### Task material
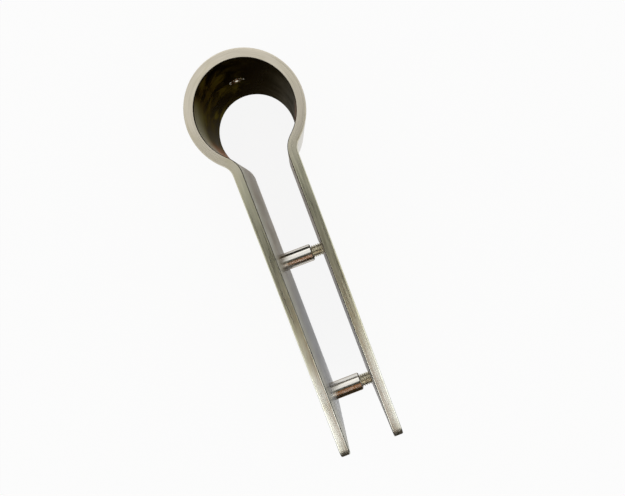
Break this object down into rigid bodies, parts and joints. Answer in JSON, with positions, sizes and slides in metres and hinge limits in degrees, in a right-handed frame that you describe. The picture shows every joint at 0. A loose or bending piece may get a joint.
######
### Task material
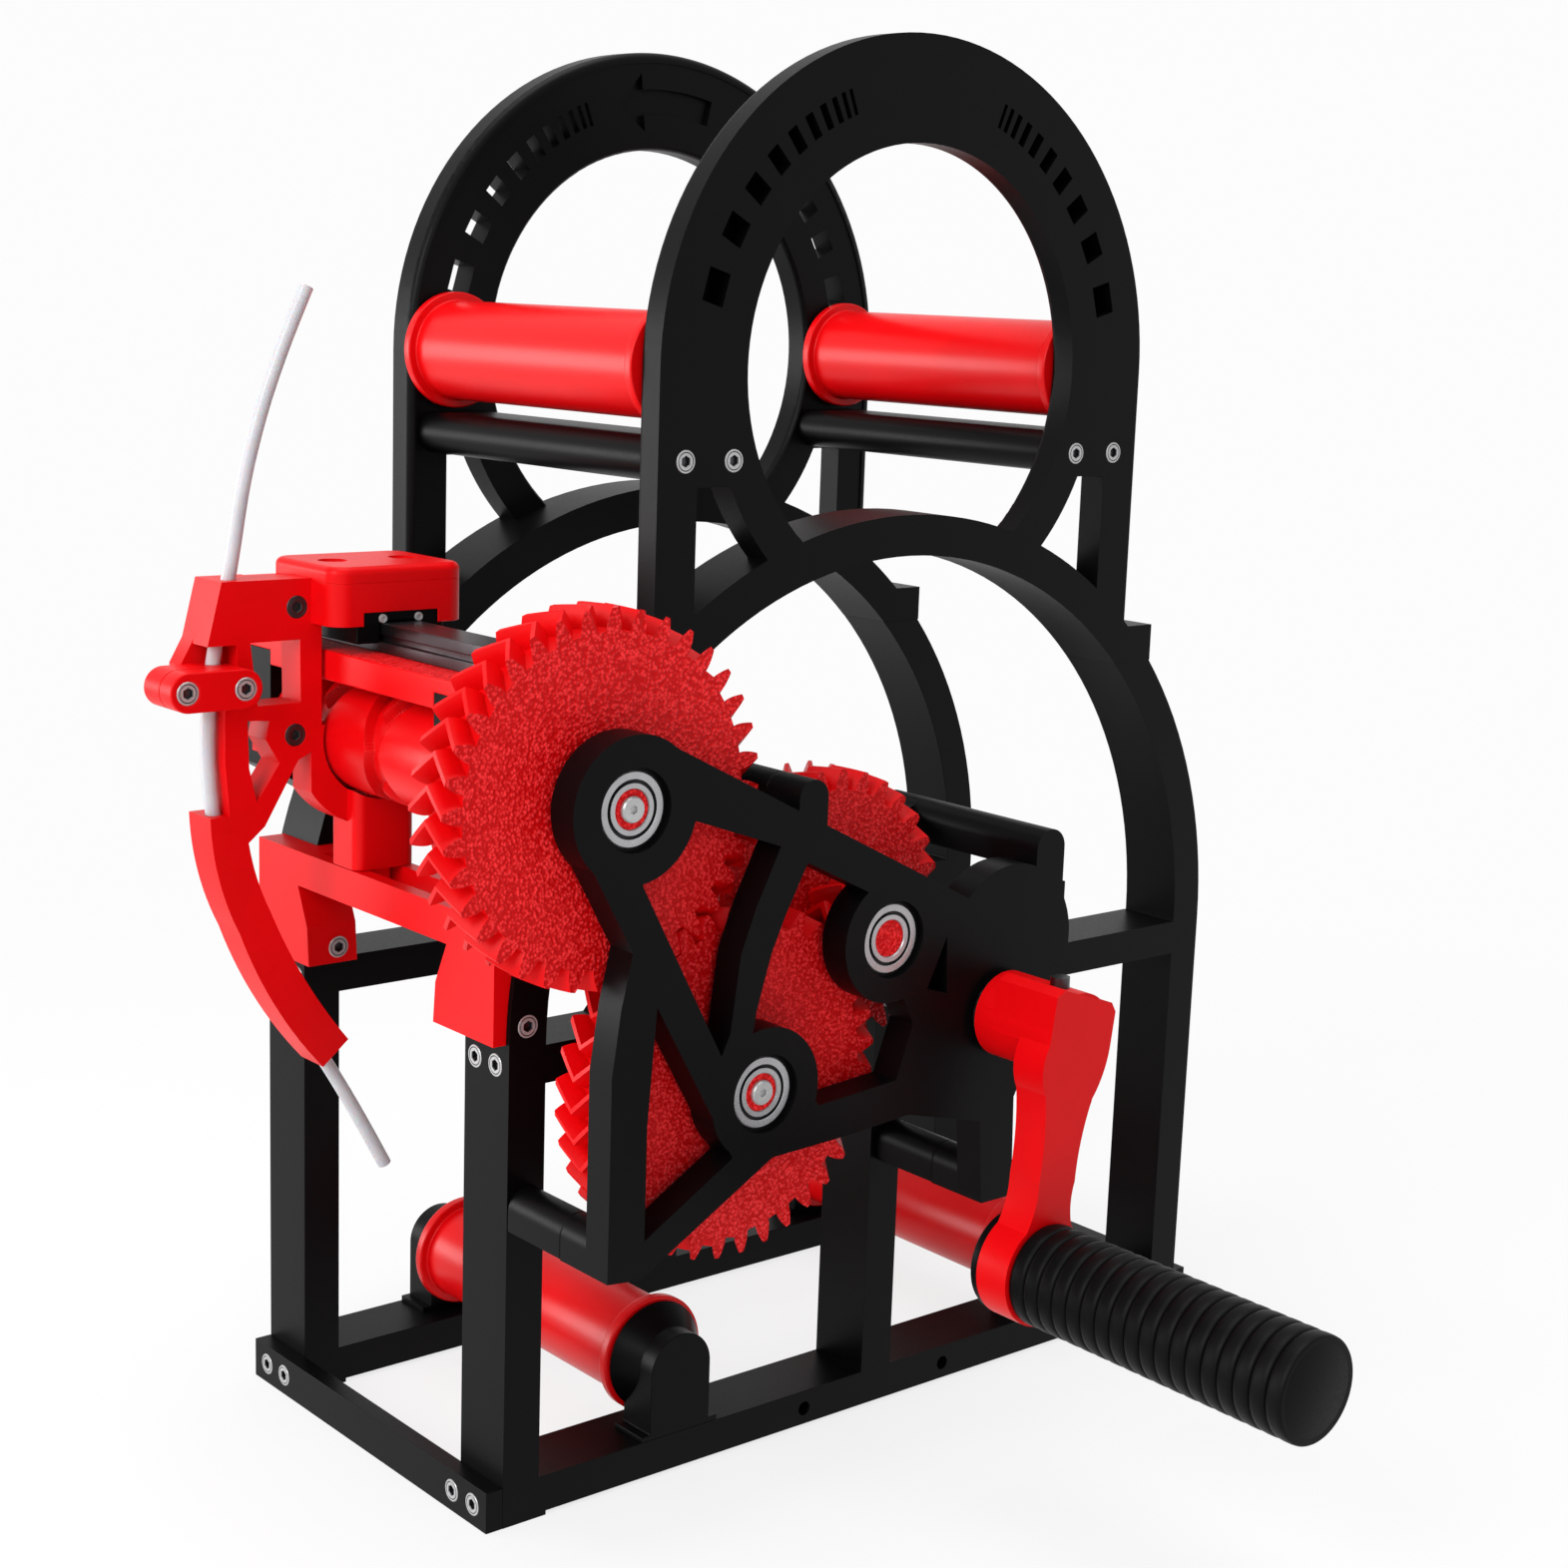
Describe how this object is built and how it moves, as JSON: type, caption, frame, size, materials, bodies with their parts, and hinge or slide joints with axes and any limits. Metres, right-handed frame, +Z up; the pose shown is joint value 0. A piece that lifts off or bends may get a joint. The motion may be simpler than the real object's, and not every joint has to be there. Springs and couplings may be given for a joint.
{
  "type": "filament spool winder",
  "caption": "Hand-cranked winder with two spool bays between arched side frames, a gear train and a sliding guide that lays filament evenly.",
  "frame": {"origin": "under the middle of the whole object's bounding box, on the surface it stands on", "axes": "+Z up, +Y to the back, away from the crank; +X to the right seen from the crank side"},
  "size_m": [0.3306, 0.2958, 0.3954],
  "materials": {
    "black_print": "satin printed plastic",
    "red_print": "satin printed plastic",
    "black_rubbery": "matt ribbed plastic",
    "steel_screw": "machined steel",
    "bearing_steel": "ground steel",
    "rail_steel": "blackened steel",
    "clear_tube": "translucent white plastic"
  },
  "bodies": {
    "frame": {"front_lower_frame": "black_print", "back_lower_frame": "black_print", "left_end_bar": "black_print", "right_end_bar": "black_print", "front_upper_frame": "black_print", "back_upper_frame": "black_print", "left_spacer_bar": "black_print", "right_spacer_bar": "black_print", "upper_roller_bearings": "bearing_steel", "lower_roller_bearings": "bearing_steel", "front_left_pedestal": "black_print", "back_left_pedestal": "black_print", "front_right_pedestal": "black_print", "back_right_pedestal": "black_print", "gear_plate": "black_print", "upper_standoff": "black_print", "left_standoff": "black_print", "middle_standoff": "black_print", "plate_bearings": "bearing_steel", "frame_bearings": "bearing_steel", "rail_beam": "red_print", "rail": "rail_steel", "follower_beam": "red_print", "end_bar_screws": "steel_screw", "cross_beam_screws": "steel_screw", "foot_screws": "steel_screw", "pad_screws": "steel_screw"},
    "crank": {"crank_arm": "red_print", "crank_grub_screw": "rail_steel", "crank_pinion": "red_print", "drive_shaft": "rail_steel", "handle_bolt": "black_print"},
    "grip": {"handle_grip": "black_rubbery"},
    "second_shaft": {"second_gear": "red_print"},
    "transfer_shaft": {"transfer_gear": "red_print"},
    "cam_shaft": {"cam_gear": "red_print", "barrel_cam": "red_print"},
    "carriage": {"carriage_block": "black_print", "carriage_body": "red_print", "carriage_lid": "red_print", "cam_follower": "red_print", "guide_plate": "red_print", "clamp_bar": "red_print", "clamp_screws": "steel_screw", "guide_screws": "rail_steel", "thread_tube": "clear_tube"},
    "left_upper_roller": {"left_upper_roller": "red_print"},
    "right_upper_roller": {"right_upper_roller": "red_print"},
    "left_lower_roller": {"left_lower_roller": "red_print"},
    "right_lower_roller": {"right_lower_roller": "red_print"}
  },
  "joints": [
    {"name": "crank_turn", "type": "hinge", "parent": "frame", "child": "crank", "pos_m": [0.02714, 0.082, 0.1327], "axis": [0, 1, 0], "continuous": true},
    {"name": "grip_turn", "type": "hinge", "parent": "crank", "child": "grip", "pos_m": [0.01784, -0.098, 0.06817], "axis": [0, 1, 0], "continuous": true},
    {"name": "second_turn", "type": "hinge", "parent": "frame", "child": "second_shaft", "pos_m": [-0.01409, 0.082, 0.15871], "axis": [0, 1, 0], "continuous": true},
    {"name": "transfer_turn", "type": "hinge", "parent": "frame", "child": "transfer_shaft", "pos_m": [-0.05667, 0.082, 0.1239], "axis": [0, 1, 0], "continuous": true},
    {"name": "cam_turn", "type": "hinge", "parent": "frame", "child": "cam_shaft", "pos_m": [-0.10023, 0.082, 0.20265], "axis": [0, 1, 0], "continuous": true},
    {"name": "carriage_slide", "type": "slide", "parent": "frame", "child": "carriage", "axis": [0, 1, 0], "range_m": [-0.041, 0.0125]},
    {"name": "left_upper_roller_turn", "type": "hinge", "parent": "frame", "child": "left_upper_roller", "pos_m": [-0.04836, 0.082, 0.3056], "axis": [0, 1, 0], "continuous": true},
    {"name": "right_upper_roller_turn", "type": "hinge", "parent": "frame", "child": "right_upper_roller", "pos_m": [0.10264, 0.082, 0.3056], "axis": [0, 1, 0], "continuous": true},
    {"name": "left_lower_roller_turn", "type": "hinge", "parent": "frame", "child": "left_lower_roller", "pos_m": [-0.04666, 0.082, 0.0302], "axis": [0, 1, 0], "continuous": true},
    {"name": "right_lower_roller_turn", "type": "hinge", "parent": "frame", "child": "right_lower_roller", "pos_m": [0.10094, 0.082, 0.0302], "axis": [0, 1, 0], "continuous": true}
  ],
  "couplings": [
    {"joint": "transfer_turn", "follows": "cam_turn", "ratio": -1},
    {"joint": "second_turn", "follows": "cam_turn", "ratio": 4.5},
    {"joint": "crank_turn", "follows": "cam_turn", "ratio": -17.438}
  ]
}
######
__Directions__. Copy every line above that includes the string "joints".

__Written reply__.
Break this object down into rigid bodies, parts and joints. Answer in JSON, with positions, sizes and slides in metres and hinge limits in degrees, in a right-handed frame that you describe. The picture shows every joint at 0. A loose or bending piece may get a joint.
Describe how this object is built and how it moves, as JSON: type, caption, frame, size, materials, bodies with their parts, and hinge or slide joints with axes and any limits. Metres, right-handed frame, +Z up; the pose shown is joint value 0. A piece that lifts off or bends may get a joint. The motion may be simpler than the real object's, and not every joint has to be there. Springs and couplings may be given for a joint.
  "joints": [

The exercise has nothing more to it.